Ante-Nicene Fathers/Volume VIII/Pseudo-Clementine Literature/The Clementine Homilies/Homily XVIII/Chapter 15
Chapter XV.—Matthew XI. 25 Discussed.
And Simon, being vexed at this, said: “Blame your own teacher, who said, ‘I thank Thee, Lord of heaven and earth, that what was concealed from the wise, Thou hast revealed to suckling babes.’”[1] And Peter said: “This is not the way in which the statement was made; but I shall speak of it as if it had been made in the way that has seemed good to you. Our Lord, even if He had made this statement, ‘What was concealed from the wise, the Father revealed to babes,’ could not even thus be thought to point out another God and Father in addition to Him who created the world.

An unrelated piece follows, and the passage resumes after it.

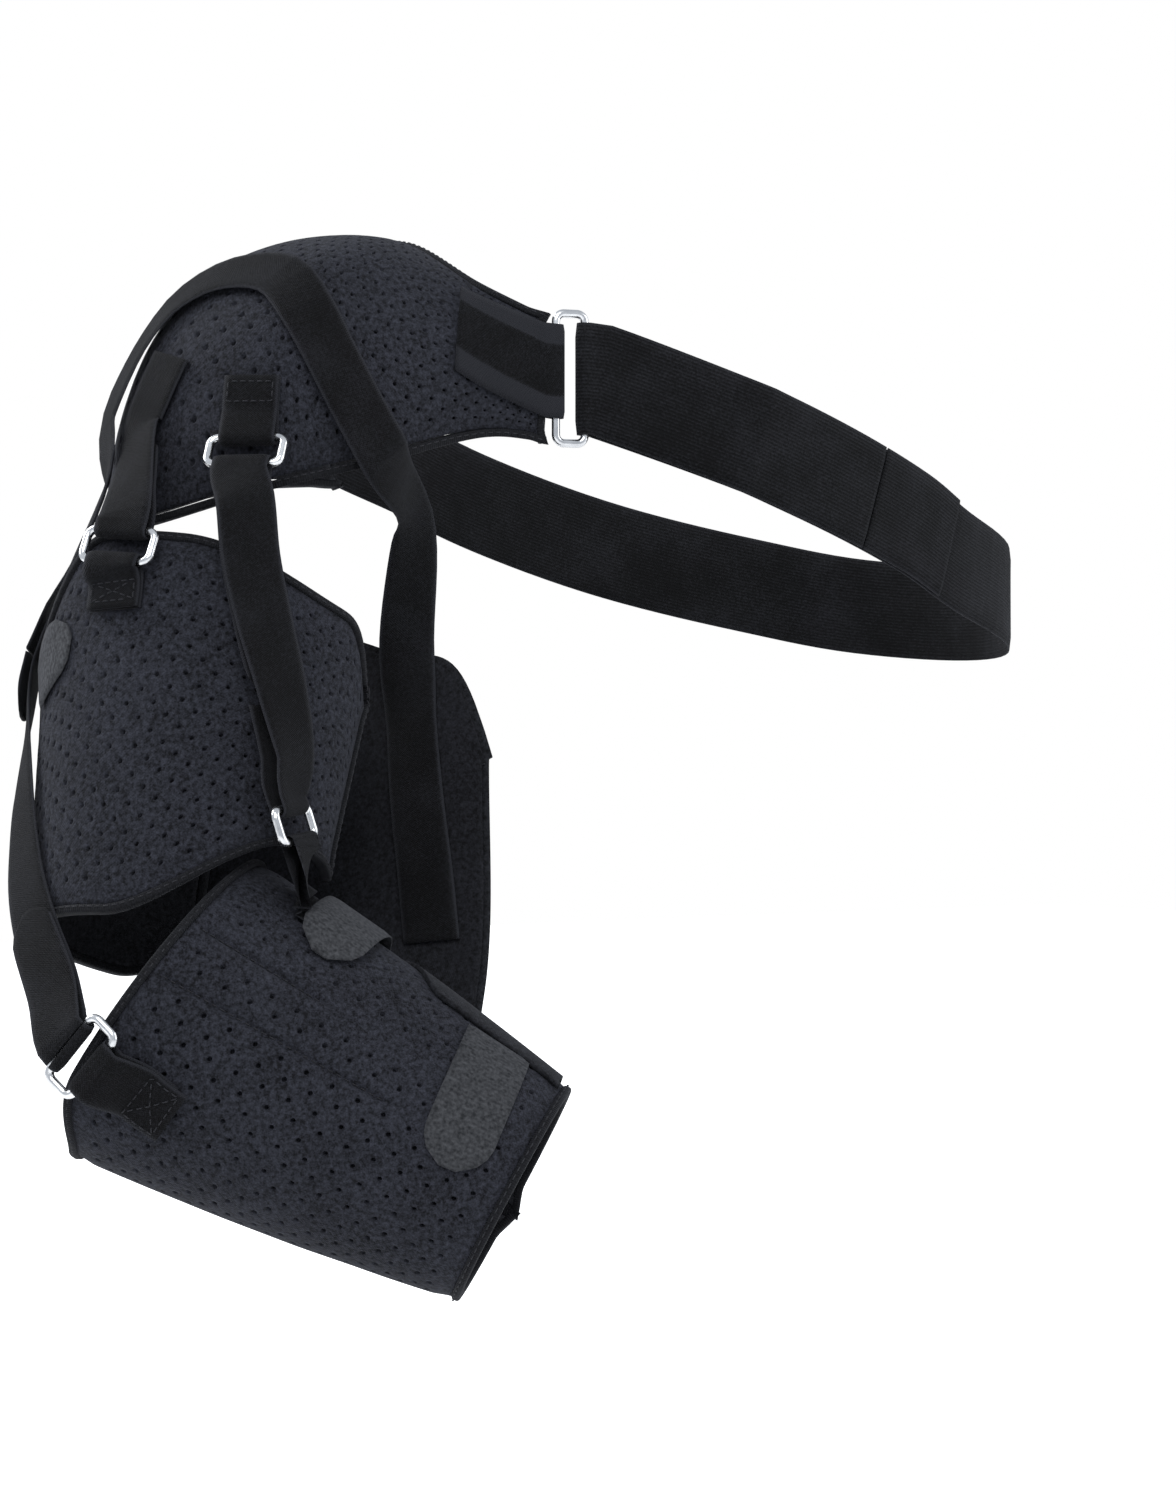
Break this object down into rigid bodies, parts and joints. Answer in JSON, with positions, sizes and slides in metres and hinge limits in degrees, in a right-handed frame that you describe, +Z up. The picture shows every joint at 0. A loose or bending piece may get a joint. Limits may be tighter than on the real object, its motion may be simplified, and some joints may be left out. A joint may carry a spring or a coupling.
{
  "type": "arm sling",
  "caption": "Shoulder and arm support: a padded shoulder cap with a wide chest strap carries an upper arm cuff and a forearm cuff on webbing straps through wire rings",
  "frame": {"origin": "Centre of the wearer's shoulder joint, under the middle of the shoulder cap", "axes": "+Z up, +X across the chest towards the wearer's other shoulder, -Y to the wearer's front; the arm hangs down and slightly outwards and the forearm reaches forwards across the body"},
  "size_m": [0.4921, 0.2709, 0.4008],
  "materials": {
    "perforated_foam": "matt knitted cloth on perforated foam, small round holes in staggered rows",
    "lining": "matt knitted lining",
    "binding": "folded cloth tape, stitched",
    "smooth_panel": "smooth brushed loop cloth",
    "webbing": "soft woven strap, fine grain, lighter edges",
    "elastic": "ribbed woven elastic",
    "hook_tape": "grey fuzzy hook tape with fine ribs",
    "ring_wire": "bright polished wire"
  },
  "bodies": {
    "harness": {"shoulder_cap": "perforated_foam", "shoulder_cap_lining": "lining", "shoulder_cap_binding": "binding", "chest_ring_tab": "webbing", "chest_strap": "elastic", "upper_arm_cuff": "perforated_foam", "upper_arm_cuff_lining": "lining", "upper_arm_cuff_binding": "binding", "medial_panel": "smooth_panel", "medial_panel_backing": "smooth_panel", "front_tab": "webbing", "front_strap": "webbing", "front_strap_fold": "webbing", "side_strap": "webbing", "side_strap_fold": "webbing", "side_tab": "webbing", "over_shoulder_strap": "webbing", "elbow_strap": "webbing", "elbow_strap_fold": "webbing"},
    "forearm": {"forearm_cuff": "perforated_foam", "forearm_cuff_lining": "lining", "forearm_cuff_binding": "binding", "forearm_closing_flap": "perforated_foam", "front_lower_tab": "webbing", "elbow_tab": "webbing"},
    "chest_ring_body": {"chest_ring": "ring_wire"},
    "front_upper_ring_body": {"front_upper_ring": "ring_wire"},
    "front_lower_ring_body": {"front_lower_ring": "ring_wire"},
    "side_ring_body": {"side_ring": "ring_wire"},
    "elbow_ring_body": {"elbow_ring": "ring_wire"},
    "wrist_hook_tab_body": {"wrist_hook_tab": "hook_tape"},
    "elbow_hook_tab_body": {"elbow_hook_tab": "hook_tape"},
    "upper_arm_hook_tab_body": {"upper_arm_hook_tab": "hook_tape"},
    "chest_strap_hook_end_body": {"chest_strap_hook_end": "elastic"},
    "over_shoulder_hook_end_body": {"over_shoulder_hook_end": "webbing"}
  },
  "joints": [
    {"name": "elbow_flex", "type": "hinge", "parent": "harness", "child": "forearm", "pos_m": [-0.07821, -0.04904, -0.2484], "axis": [-0.477, -0.8215, 0.3124], "range_deg": [0, 8], "deforming": ["medial_panel", "medial_panel_backing", "elbow_strap", "elbow_strap_fold", "front_lower_tab"]},
    {"name": "chest_ring_swivel", "type": "hinge", "parent": "harness", "child": "chest_ring_body", "pos_m": [0.08689, -0.07932, -0.013], "axis": [0, 0, 1], "range_deg": [-5, 15], "deforming": ["chest_ring_tab"]},
    {"name": "front_upper_ring_swivel", "type": "hinge", "parent": "harness", "child": "front_upper_ring_body", "pos_m": [-0.0445, -0.05048, -0.04022], "axis": [-0.676, 0.7369, 0.0025], "range_deg": [-4, 15], "deforming": ["front_strap", "front_strap_fold"]},
    {"name": "front_lower_ring_swivel", "type": "hinge", "parent": "harness", "child": "front_lower_ring_body", "pos_m": [-0.05494, -0.09943, -0.17612], "axis": [-0.8055, -0.5891, -0.0644], "range_deg": [-4, 12], "deforming": ["front_lower_tab"]},
    {"name": "side_ring_swivel", "type": "hinge", "parent": "harness", "child": "side_ring_body", "pos_m": [-0.09339, -0.0388, -0.08677], "axis": [0.5178, -0.8525, -0.0714], "range_deg": [-4, 15], "deforming": ["side_strap", "side_strap_fold"]},
    {"name": "elbow_ring_swivel", "type": "hinge", "parent": "forearm", "child": "elbow_ring_body", "pos_m": [-0.12748, -0.08953, -0.26563], "axis": [0.3632, -0.5559, 0.7477], "range_deg": [-5, 15], "deforming": ["elbow_strap", "elbow_strap_fold"]},
    {"name": "wrist_tab_peel", "type": "hinge", "parent": "forearm", "child": "wrist_hook_tab_body", "pos_m": [0.00987, -0.13656, -0.26018], "axis": [-0.7854, 0.3406, 0.5168], "range_deg": [0, 80]},
    {"name": "elbow_tab_peel", "type": "hinge", "parent": "forearm", "child": "elbow_hook_tab_body", "pos_m": [-0.00917, -0.07327, -0.22359], "axis": [-0.5638, 0.6443, 0.5167], "range_deg": [0, 60]},
    {"name": "upper_arm_tab_peel", "type": "hinge", "parent": "harness", "child": "upper_arm_hook_tab_body", "pos_m": [-0.10542, -0.00083, -0.132], "axis": [-0.3093, -0.6988, -0.645], "range_deg": [0, 50]},
    {"name": "over_shoulder_end_peel", "type": "hinge", "parent": "harness", "child": "over_shoulder_hook_end_body", "pos_m": [-0.09867, 0.01964, -0.12014], "axis": [0.5996, 0.765, -0.2352], "range_deg": [0, 60]},
    {"name": "chest_end_peel", "type": "hinge", "parent": "harness", "child": "chest_strap_hook_end_body", "pos_m": [0.20715, -0.11047, -0.05542], "axis": [-0.3271, -0.0346, -0.9444], "range_deg": [0, 80]}
  ]
}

For it is possible that the concealed things of which He spoke may be those of the Creator (Demiurge) himself; because Isaiah[2] says, ‘I will open my mouth in parables, and I will belch forth things concealed from the foundation of the world.’ Do you allow, then, that the prophet was not ignorant of the things concealed, which Jesus says were concealed from the wise, but revealed to babes? And how was the Creator (Demiurge) ignorant of them, if his prophet Isaiah was not ignorant of them? But our Jesus did not in reality say ‘what was concealed,’ but He said what seems a harsher statement; for He said, ‘Thou hast concealed these things from the wise, and[3] hast revealed them to sucking babes.’ Now the word ‘Thou hast concealed’ implies that they had once been known to them; for the key of the kingdom of heaven, that is, the knowledge of the secrets, lay with them.
Footnotes
[edit]- ↑ Matt. xi. 25; [Luke x. 21; comp. Recognitions, iv. 5].
- ↑ The passage does not occur in Isaiah, but in Ps. lxxviii. 2. The words are quoted not from the LXX., but from the Gospel of Matthew (xiii. 35), where in somemss. they are attributed to Isaiah. See Uhlhorn, p. 119.
- ↑ The words in italics are omitted in the mss.; but the context leaves no doubt that they were once in the text.